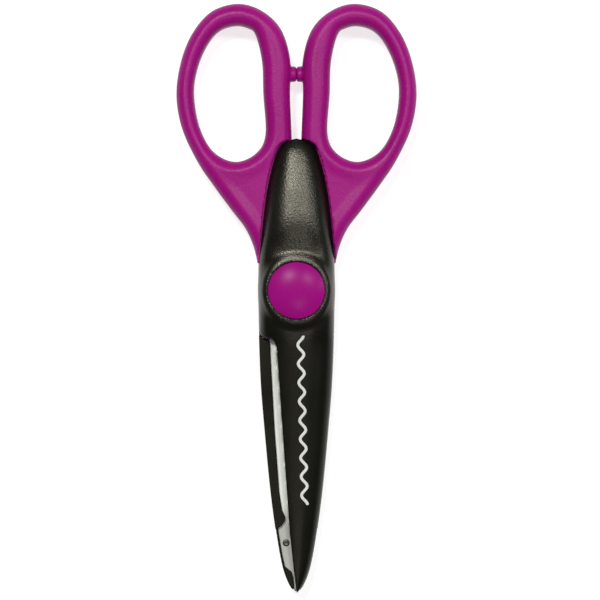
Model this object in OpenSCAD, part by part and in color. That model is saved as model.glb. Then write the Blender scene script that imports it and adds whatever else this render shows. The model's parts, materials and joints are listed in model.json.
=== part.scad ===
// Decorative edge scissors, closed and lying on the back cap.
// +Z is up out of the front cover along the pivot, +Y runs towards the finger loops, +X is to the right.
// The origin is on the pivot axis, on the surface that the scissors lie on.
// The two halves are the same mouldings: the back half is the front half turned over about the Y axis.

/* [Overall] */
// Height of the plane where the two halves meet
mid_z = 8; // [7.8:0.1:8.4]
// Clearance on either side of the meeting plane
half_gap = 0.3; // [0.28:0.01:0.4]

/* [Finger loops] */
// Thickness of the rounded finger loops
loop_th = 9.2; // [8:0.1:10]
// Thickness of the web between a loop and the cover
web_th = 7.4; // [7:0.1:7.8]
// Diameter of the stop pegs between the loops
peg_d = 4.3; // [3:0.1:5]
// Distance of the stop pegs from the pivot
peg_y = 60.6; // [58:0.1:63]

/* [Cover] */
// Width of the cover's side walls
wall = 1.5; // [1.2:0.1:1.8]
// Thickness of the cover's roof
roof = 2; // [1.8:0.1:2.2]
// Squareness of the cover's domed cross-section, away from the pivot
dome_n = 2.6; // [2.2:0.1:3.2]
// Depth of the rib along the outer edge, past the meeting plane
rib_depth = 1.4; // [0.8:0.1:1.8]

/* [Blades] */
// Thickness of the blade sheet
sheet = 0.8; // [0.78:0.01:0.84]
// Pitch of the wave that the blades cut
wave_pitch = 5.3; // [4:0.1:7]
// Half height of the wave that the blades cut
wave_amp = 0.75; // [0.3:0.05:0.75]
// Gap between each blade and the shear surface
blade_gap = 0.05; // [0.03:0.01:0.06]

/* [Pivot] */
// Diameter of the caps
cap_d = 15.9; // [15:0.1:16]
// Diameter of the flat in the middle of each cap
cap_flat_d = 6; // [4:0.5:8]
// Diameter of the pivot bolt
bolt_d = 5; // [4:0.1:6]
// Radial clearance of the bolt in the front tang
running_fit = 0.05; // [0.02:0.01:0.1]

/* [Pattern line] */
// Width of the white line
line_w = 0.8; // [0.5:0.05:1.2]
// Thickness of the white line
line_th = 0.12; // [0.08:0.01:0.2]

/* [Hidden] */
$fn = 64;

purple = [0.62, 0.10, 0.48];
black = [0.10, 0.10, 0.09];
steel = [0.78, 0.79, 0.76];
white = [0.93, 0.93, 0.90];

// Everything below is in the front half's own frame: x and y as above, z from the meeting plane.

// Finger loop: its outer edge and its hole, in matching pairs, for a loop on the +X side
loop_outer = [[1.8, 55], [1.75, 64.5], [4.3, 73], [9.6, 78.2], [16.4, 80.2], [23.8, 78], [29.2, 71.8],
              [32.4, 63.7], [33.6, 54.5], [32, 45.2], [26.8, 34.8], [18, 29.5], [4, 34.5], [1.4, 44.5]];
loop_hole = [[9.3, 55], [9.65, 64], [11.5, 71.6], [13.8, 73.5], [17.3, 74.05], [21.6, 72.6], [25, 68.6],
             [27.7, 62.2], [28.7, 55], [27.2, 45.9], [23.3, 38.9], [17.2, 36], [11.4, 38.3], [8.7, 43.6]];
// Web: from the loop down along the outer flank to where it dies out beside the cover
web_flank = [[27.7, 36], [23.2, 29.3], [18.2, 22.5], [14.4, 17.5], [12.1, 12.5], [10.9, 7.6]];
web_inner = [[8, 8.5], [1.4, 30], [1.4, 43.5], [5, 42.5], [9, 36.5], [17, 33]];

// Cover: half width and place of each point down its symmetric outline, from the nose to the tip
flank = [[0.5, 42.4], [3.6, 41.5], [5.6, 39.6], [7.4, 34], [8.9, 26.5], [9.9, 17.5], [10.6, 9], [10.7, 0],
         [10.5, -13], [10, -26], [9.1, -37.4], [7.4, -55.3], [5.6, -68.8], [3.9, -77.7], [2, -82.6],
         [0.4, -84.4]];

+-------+

INSTRUCTIONS FOR THE TASK: Copy all of the data exactly.

RESPONSE:
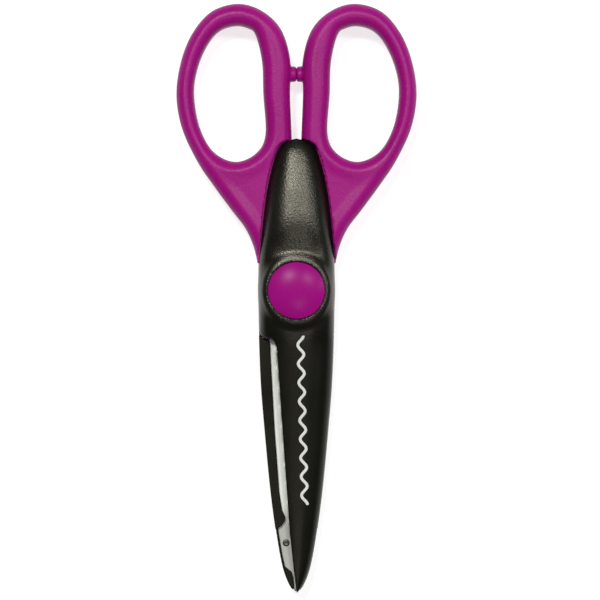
Model this object in OpenSCAD, part by part and in color. That model is saved as model.glb. Then write the Blender scene script that imports it and adds whatever else this render shows. The model's parts, materials and joints are listed in model.json.
=== part.scad ===
// Decorative edge scissors, closed and lying on the back cap.
// +Z is up out of the front cover along the pivot, +Y runs towards the finger loops, +X is to the right.
// The origin is on the pivot axis, on the surface that the scissors lie on.
// The two halves are the same mouldings: the back half is the front half turned over about the Y axis.

/* [Overall] */
// Height of the plane where the two halves meet
mid_z = 8; // [7.8:0.1:8.4]
// Clearance on either side of the meeting plane
half_gap = 0.3; // [0.28:0.01:0.4]

/* [Finger loops] */
// Thickness of the rounded finger loops
loop_th = 9.2; // [8:0.1:10]
// Thickness of the web between a loop and the cover
web_th = 7.4; // [7:0.1:7.8]
// Diameter of the stop pegs between the loops
peg_d = 4.3; // [3:0.1:5]
// Distance of the stop pegs from the pivot
peg_y = 60.6; // [58:0.1:63]

/* [Cover] */
// Width of the cover's side walls
wall = 1.5; // [1.2:0.1:1.8]
// Thickness of the cover's roof
roof = 2; // [1.8:0.1:2.2]
// Squareness of the cover's domed cross-section, away from the pivot
dome_n = 2.6; // [2.2:0.1:3.2]
// Depth of the rib along the outer edge, past the meeting plane
rib_depth = 1.4; // [0.8:0.1:1.8]

/* [Blades] */
// Thickness of the blade sheet
sheet = 0.8; // [0.78:0.01:0.84]
// Pitch of the wave that the blades cut
wave_pitch = 5.3; // [4:0.1:7]
// Half height of the wave that the blades cut
wave_amp = 0.75; // [0.3:0.05:0.75]
// Gap between each blade and the shear surface
blade_gap = 0.05; // [0.03:0.01:0.06]

/* [Pivot] */
// Diameter of the caps
cap_d = 15.9; // [15:0.1:16]
// Diameter of the flat in the middle of each cap
cap_flat_d = 6; // [4:0.5:8]
// Diameter of the pivot bolt
bolt_d = 5; // [4:0.1:6]
// Radial clearance of the bolt in the front tang
running_fit = 0.05; // [0.02:0.01:0.1]

/* [Pattern line] */
// Width of the white line
line_w = 0.8; // [0.5:0.05:1.2]
// Thickness of the white line
line_th = 0.12; // [0.08:0.01:0.2]

/* [Hidden] */
$fn = 64;

purple = [0.62, 0.10, 0.48];
black = [0.10, 0.10, 0.09];
steel = [0.78, 0.79, 0.76];
white = [0.93, 0.93, 0.90];

// Everything below is in the front half's own frame: x and y as above, z from the meeting plane.

// Finger loop: its outer edge and its hole, in matching pairs, for a loop on the +X side
loop_outer = [[1.8, 55], [1.75, 64.5], [4.3, 73], [9.6, 78.2], [16.4, 80.2], [23.8, 78], [29.2, 71.8],
              [32.4, 63.7], [33.6, 54.5], [32, 45.2], [26.8, 34.8], [18, 29.5], [4, 34.5], [1.4, 44.5]];
loop_hole = [[9.3, 55], [9.65, 64], [11.5, 71.6], [13.8, 73.5], [17.3, 74.05], [21.6, 72.6], [25, 68.6],
             [27.7, 62.2], [28.7, 55], [27.2, 45.9], [23.3, 38.9], [17.2, 36], [11.4, 38.3], [8.7, 43.6]];
// Web: from the loop down along the outer flank to where it dies out beside the cover
web_flank = [[27.7, 36], [23.2, 29.3], [18.2, 22.5], [14.4, 17.5], [12.1, 12.5], [10.9, 7.6]];
web_inner = [[8, 8.5], [1.4, 30], [1.4, 43.5], [5, 42.5], [9, 36.5], [17, 33]];

// Cover: half width and place of each point down its symmetric outline, from the nose to the tip
flank = [[0.5, 42.4], [3.6, 41.5], [5.6, 39.6], [7.4, 34], [8.9, 26.5], [9.9, 17.5], [10.6, 9], [10.7, 0],
         [10.5, -13], [10, -26], [9.1, -37.4], [7.4, -55.3], [5.6, -68.8], [3.9, -77.7], [2, -82.6],
         [0.4, -84.4]];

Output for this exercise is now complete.